Federica Podetti, an architect employed by the municipality and a keen contributor to the project, elaborates: “The stream flows through a canyon and a forest before unexpectedly meandering into the heart of the city. It then disappears momentarily before resurfacing and flowing into the Adige River. In collaboration with the University of Trento, the BioValue project aims at establishing a meaningful connection, a ‘rapport’, between the local population and the stream”, explains Podetti. Currently, all stakeholders are engaged in discussing the most effective means to forge this connection. An intriguing proposition on the table involves the creation of a park along the stream’s course – an area coinciding with the planned construction site for the new city hospital. The citizens of Trento have also expressed a desire for direct access to the stream so they may dip their feet into its waters! Plans for ensuring safe access to the water are being considered. While these proposals remain in the discussion phase, it has become clear: biodiversity preservation is not just a necessity; it is the very element that will elevate the project and add value to the forthcoming urban development.
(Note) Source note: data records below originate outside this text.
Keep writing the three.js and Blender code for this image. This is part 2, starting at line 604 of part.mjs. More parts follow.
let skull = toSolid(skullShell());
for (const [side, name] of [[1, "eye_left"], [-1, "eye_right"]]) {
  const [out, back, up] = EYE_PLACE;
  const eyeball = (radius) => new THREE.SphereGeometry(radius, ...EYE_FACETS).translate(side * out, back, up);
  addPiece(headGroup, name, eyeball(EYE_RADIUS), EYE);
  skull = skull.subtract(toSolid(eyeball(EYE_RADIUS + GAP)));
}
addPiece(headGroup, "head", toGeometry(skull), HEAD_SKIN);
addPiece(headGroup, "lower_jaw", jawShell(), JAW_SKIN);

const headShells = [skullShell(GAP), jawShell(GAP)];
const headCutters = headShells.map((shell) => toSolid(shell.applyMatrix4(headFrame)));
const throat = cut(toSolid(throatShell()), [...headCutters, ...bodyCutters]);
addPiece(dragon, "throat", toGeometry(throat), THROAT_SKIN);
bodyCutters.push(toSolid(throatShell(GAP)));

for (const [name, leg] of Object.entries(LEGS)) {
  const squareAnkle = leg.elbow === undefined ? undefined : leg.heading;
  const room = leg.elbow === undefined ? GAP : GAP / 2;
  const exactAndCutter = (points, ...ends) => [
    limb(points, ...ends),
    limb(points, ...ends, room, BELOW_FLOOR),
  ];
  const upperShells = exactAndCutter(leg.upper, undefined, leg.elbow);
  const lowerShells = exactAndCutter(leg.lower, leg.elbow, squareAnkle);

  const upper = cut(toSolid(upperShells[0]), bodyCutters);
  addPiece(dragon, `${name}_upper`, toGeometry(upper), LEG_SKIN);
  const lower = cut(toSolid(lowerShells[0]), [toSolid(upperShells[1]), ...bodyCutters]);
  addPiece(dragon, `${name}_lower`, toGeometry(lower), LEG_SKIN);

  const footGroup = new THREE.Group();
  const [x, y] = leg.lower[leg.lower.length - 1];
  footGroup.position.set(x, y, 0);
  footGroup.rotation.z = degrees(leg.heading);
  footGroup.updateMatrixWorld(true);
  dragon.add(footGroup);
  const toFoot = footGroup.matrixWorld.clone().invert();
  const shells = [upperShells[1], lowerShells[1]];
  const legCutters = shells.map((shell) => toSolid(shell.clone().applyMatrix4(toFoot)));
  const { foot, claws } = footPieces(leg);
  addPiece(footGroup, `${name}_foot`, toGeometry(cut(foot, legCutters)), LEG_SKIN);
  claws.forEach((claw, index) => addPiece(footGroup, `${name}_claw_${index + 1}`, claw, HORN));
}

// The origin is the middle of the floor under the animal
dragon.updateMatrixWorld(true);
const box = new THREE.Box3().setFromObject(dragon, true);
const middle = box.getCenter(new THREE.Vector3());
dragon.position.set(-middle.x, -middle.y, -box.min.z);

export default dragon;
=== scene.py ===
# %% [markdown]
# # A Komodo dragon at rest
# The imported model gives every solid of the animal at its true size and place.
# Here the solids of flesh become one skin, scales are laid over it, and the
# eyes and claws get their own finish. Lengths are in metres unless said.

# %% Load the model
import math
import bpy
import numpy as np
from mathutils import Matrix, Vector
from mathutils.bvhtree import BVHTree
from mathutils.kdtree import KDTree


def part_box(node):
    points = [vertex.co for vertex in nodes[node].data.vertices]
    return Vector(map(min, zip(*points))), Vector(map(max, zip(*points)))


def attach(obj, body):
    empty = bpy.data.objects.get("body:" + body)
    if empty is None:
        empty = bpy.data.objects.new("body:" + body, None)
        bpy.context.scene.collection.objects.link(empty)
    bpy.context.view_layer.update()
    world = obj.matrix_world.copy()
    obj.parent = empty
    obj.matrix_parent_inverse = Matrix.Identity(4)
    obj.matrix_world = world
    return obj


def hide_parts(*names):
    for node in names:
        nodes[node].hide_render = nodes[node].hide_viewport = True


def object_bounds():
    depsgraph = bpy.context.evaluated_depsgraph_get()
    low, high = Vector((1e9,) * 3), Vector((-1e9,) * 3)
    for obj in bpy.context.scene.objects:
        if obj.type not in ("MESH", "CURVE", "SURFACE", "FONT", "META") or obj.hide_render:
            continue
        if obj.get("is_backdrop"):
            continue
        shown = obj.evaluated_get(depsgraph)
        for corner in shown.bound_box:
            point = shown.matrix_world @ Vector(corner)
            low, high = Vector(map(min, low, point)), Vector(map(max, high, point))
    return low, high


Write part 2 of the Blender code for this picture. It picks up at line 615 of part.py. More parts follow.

“Trento is one of the so-called arenas for transformation”, explains Francesco Sica,former post-doc researcher at the University of Trento PLANES Lab and currently at University of Rome La Sapienza. Trento is an effective case study “illustrating that biodiversity is not merely an abstract notion but a crucial factor shaping decision-making in both the private and public sectors, adding significant value to projects. The integration of biodiversity into special planning instruments, environmental assessments, and economic and financial tools has become imperative.” Biodiversity should be regarded as “a generator of mutual advantage,” concludes Professor Partidário. “However, recognising it as a synonym for improvement, collaboration, and opportunity necessitates a shift in mentality.”
Image credits: Nicola Cagol
From a different standpoint, there’s uplifting news for Planet Earth, and the future looks less gloomy: the European institutions are not only championing projects like BioValue; they are also taking significant political steps. Just a few months ago the EU27 agreed to restore at least 20% of the EU’s land and sea areas by 2030, and all ecosystems in need of restoration by 2050. This landmark Nature should translate into national action plans to protect natural habitats. The hope is that this commitment fosters a renewed perception of biodiversity, catalysing the urgently needed change.